White focused on the Texas Enterprise Fund, which is used to lure out-of-state businesses to Texas. He said the fund was susceptible to political manipulation.
White said that, as governor, he would be more aggressive in selling the state to businesses.
“I’d set aside time every month, maybe every week, to cold-call companies,” he said.
He also said he would bring the state’s chambers of commerce into the fold when it comes to choosing what companies are given incentives to come to Texas.
White said he wanted to take such decisions out of the hands of politicians and give them back to businesses that, through unemployment taxes, keep the fund going.
Though White touched on his ideas for improving the state’s educational system and increasing graduation rates, he didn’t wade into a dispute he’s had this week with Gov. Rick Perry about how bad the dropout rate is in Texas.
Battling statistics
White’s campaign said Perry’s rhetoric about accountability in schools hasn’t matched the state’s results, as shown by high school graduation and dropout data.

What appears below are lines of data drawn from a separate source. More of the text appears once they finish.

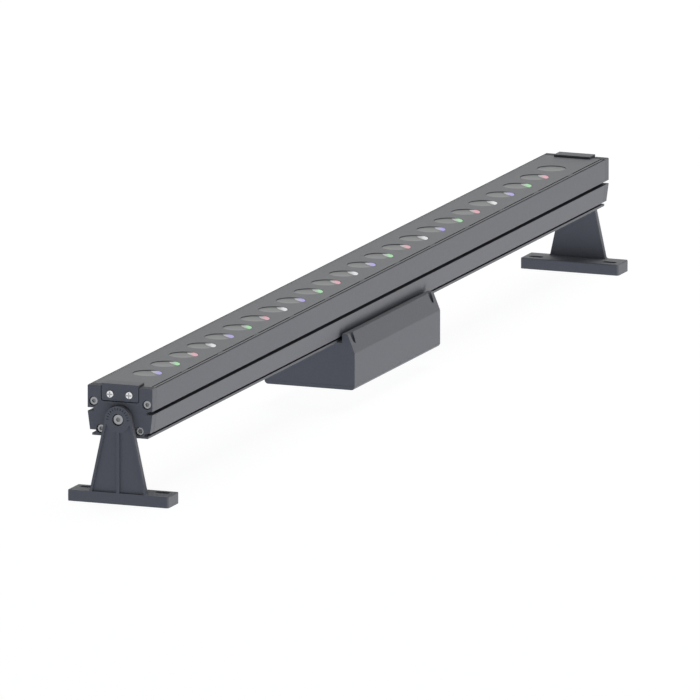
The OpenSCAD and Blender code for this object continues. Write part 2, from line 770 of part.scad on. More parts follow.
module driver_cover() color(paint) {
    difference() {
        union() {
            along_x(-box_end, box_end) base_outline();
            intersection() {
                corner_places() translate([0, 0, box_split - eps])
                    cylinder(h = corner_boss_h + eps, r = post_r);
                along_x(-box_end, box_end) band(box_half - box_wall - slip, box_bottom, box_top);
            }
            supply_screw_places() translate([0, 0, -supply_pad_h - eps])
                cylinder(h = supply_pad_h + eps, r = supply_ear / 2);
        }
        translate([0, 0, box_split - seal_h]) rim_frame(seal_in, seal_w, seal_h + eps);
        corner_places() translate([0, 0, corner_seat - corner_len - hole_end / 2])
            cylinder(h = corner_len, r = m3_r + fit);
        supply_screw_places() translate([0, 0, supply_ear_t - supply_screw_len - hole_end])
            cylinder(h = supply_screw_len, r = m3_r + fit);
        control_places() translate([0, 0, control_t - control_screw_len - hole_end])
            cylinder(h = control_screw_len, r = m3_r + fit);
    }
}

module driver_seal() color(rubber) translate([0, 0, box_split - seal_h]) rim_frame(seal_in, seal_w, seal_h);

module driver_corner_screws() color(steel) corner_places() translate([0, 0, corner_seat + m3_head_h])
    pointing_down() socket_screw(m3_r, m3_head_r, m3_head_h, corner_len, m3_hex_r);

module driver_fixing_screws() color(steel) fixing_places() translate([0, 0, box_roof - fixing_head_h])
    pointing_up() socket_screw(m4_r, fixing_head_r, fixing_head_h, fixing_len, m4_hex_r);

module slot_nuts() color(steel) fixing_places() translate([0, 0, bar_z + floor_t]) difference() {
    translate([-slot_nut_l / 2, -slot_nut_w / 2 + slot_nut_gap, 0])
        cube([slot_nut_l, slot_nut_w - 2 * slot_nut_gap, slot_nut_h - slot_nut_gap]);
    translate([0, 0, -eps]) cylinder(h = slot_nut_h + 2 * eps, r = m4_r + fit);
}

module power_supply() color([0.75, 0.76, 0.77]) difference() {
    translate([supply_x, 0, supply_z]) {
        translate([-supply_l / 2, -supply_w / 2, 0]) cube([supply_l, supply_w, supply_h]);
        translate([-supply_l / 2 - supply_ear, -supply_ear_half, 0])
            cube([supply_l + 2 * supply_ear, 2 * supply_ear_half, supply_ear_t]);
    }
    supply_screw_places() translate([0, 0, -eps]) cylinder(h = supply_ear_t + 2 * eps, r = m3_r + clear);
}

module supply_screws() color(steel) supply_screw_places() translate([0, 0, supply_ear_t])
    pointing_down() pan_screw(supply_screw_len);

module control_board() color(board_green) difference() {
    translate([control_x - control_l / 2, -control_w / 2, control_z]) cube([control_l, control_w, control_t]);
    control_places() translate([0, 0, -eps]) cylinder(h = control_t + 2 * eps, r = m3_r + clear);
}

module board_spacers() color(nickel) control_places() translate([0, 0, -spacer_h]) difference() {
    cylinder(h = spacer_h, r = spacer_r);
    translate([0, 0, -eps]) cylinder(h = spacer_h + 2 * eps, r = m3_r + clear);
}

module control_screws() color(steel) control_places() translate([0, 0, control_t])
    pointing_down() pan_screw(control_screw_len);

module terminal_block() color([0.15, 0.42, 0.24])
    translate([wire_x - terminal_l / 2, wire_y - terminal_w / 2, control_z + control_t])
        cube([terminal_l, terminal_w, terminal_h]);

// Short leads from the power supply to the terminal block.
module supply_leads() color(plastic_black) for (s = [-1, 1])
    rod_x(supply_x + supply_l / 2, wire_x - terminal_l / 2, wire_y + s * wire_gap, supply_wire_z, wire_r);

// Wires from the terminal block straight up to the circuit board over it.
module wire(s) translate([wire_x, wire_y + s * wire_gap / 2, terminal_top])
    cylinder(h = bar_z + shelf_z - terminal_top, r = wire_r);

module wire_grommet() color(rubber) translate([wire_x, wire_y, 0]) difference() {
    union() {
        translate([0, 0, box_roof - grommet_lip_t]) cylinder(h = grommet_lip_t, r = grommet_r + grommet_lip);
        translate([0, 0, box_roof - eps]) cylinder(h = box_wall + floor_t + eps, r = grommet_r);
    }
    translate([0, 0, box_roof - 2 * eps - grommet_lip_t])
        cylinder(h = box_wall + floor_t + grommet_lip_t + 4 * eps, r = grommet_bore);
}

module gland_body() color(plastic_black) difference() {
    union() {
        rod_x(gland_tail_x, gland_neck_x, 0, gland_z, gland_thread_r);
        hex_x(box_end, box_end + gland_hex_t, 0, gland_z, gland_hex_r);
    }
    rod_x(gland_tail_x - eps, box_end + gland_seat + eps, 0, gland_z, cable_r + 2 * clear);
    rod_x(box_end + gland_seat, gland_neck_x + eps, 0, gland_z, gland_seal_r + slip);
}

module gland_locknut() color(plastic_black) difference() {
    hex_x(box_end - box_wall - locknut_t, box_end - box_wall, 0, gland_z, gland_hex_r);
    rod_x(box_end - box_wall - locknut_t - eps, box_end - box_wall + eps, 0, gland_z, gland_thread_r + fit);
}

module gland_seal() color(rubber) difference() {
    rod_x(box_end + gland_seat, gland_shoulder_x, 0, gland_z, gland_seal_r);
    rod_x(box_end, gland_shoulder_x + eps, 0, gland_z, cable_r);
}

module gland_nut() color(plastic_black) {
    x0 = box_end + gland_hex_t + 1;
    x1 = x0 + gland_nut_l;
    difference() {
        union() {
            hex_x(x0, gland_shoulder_x, 0, gland_z, gland_hex_r);
            cone_x(gland_shoulder_x - eps, x1, 0, gland_z, gland_thread_r + 1.2, gland_seal_r + 1);
        }
        rod_x(x0 - eps, gland_shoulder_x, 0, gland_z, gland_thread_r + fit);
        rod_x(gland_shoulder_x - eps, x1 + eps, 0, gland_z, cable_r + clear);
    }
}

housing();
cover_plate();
cover_gasket();
lens_array(1);  // lens_array_1
lens_array(2);  // lens_array_2
lens_array(3);  // lens_array_3
lens_array(4);  // lens_array_4
lens_array(5);  // lens_array_5
lens_array(6);  // lens_array_6
led_board(1);  // led_board_1
led_board(2);  // led_board_2
led_board(3);  // led_board_3
led_board(4);  // led_board_4
led_board(5);  // led_board_5
led_board(6);  // led_board_6
leds(0, [0.45, 0.40, 0.95]);  // leds_blue
leds(1, [0.35, 0.85, 0.40]);  // leds_green
leds(2, [0.90, 0.35, 0.40]);  // leds_red
leds(3, [0.98, 0.98, 0.96]);  // leds_white
board_links();
board_screws();
color(paint) left() end_cap();  // left_end_cap
color(paint) end_cap();  // right_end_cap
color(rubber) left() cap_gasket();  // left_cap_gasket
color(rubber) cap_gasket();  // right_cap_gasket
cap_screws();
color(paint_light) left() cover_clip();  // left_cover_clip
color(paint_light) cover_clip();  // right_cover_clip
color(rubber) left() clip_pad();  // left_clip_pad
color(rubber) clip_pad();  // right_clip_pad
clip_screws();
color(paint) left() bracket();  // left_bracket
color(paint) bracket();  // right_bracket
color(steel) left() pivot_bolt();  // left_pivot_bolt
color(steel) pivot_bolt();  // right_pivot_bolt
color(nickel) left() pivot_washer();  // left_pivot_washer
color(nickel) pivot_washer();  // right_pivot_washer
driver_housing();
driver_cover();
driver_seal();
driver_corner_screws();
driver_fixing_screws();
slot_nuts();
power_supply();
supply_screws();
control_board();
board_spacers();
control_screws();
terminal_block();
supply_leads();
color([0.75, 0.12, 0.10]) wire(1);  // wire_positive
color(plastic_black) wire(-1);  // wire_negative
wire_grommet();
gland_body();
gland_locknut();
gland_seal();
gland_nut();
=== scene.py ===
# %% [markdown]
# # An outdoor wall washer light
# A wall washer stands along the foot of a wall and washes it with coloured light. This one is a metre
# long: an extruded aluminium bar with 24 lenses, tilting between two slotted brackets, with a driver box
# under its middle. The engineering model is loaded first and never moves, and everything that Blender
# adds is built round it, in metres, at the same place.

# %% Loading the engineering model
import json
import math

import bmesh
import bpy
from mathutils import Matrix, Vector

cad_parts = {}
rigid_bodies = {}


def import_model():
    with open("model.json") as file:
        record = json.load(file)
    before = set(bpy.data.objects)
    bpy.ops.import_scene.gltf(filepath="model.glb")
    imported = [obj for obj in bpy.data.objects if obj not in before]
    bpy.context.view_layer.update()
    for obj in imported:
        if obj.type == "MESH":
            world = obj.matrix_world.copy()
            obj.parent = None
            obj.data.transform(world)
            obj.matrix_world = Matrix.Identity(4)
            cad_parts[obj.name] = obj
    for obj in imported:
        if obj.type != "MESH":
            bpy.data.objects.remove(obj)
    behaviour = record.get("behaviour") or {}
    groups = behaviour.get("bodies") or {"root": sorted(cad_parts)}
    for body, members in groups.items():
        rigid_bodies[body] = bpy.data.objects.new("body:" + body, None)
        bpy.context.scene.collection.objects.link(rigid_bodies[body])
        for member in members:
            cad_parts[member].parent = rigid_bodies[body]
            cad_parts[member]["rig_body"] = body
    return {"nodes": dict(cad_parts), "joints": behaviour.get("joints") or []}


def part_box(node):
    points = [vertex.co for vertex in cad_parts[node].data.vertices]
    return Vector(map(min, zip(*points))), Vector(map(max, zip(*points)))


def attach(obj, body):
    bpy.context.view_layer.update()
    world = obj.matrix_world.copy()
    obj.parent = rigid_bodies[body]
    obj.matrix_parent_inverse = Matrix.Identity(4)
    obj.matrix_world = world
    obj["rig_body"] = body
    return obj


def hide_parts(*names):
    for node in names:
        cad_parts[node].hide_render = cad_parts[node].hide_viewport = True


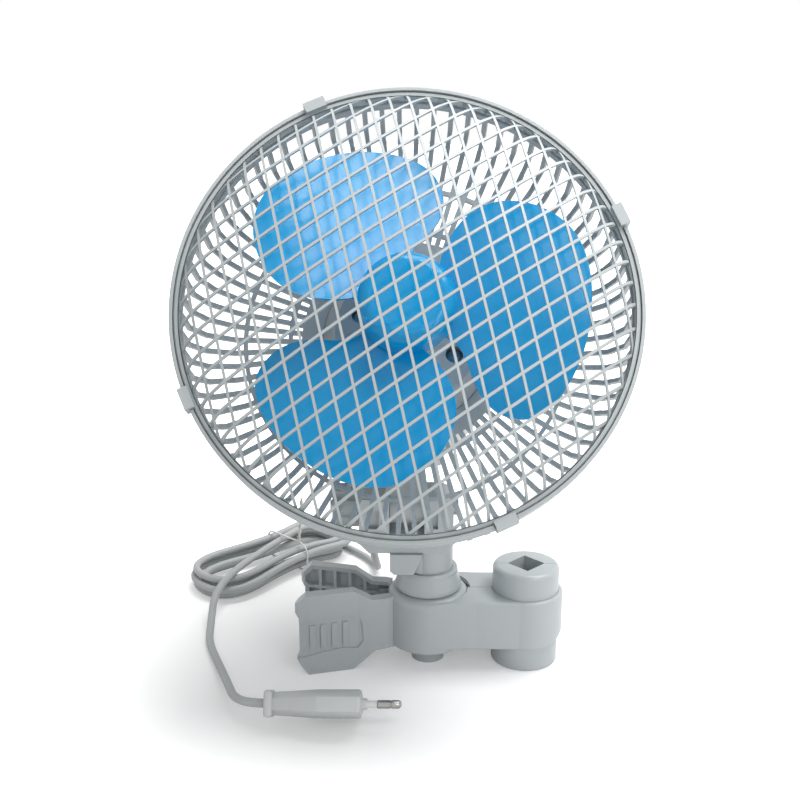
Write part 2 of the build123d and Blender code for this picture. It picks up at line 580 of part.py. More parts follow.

“Students are slipping through the cracks every day,” said a White spokeswoman in a statement, which noted roughly 30 percent of students don’t graduate high school in four years.
Perry’s camp countered with its own statistic: Ninety percent of students eventually graduate.
Both figures are technically correct, and neither is perfect.
According to the Texas Tribune, the method for Perry’s calculation assumes students who make it past four years in high school will finish eventually, though some drop out.
White’s figure doesn’t count students who graduate in more than four years.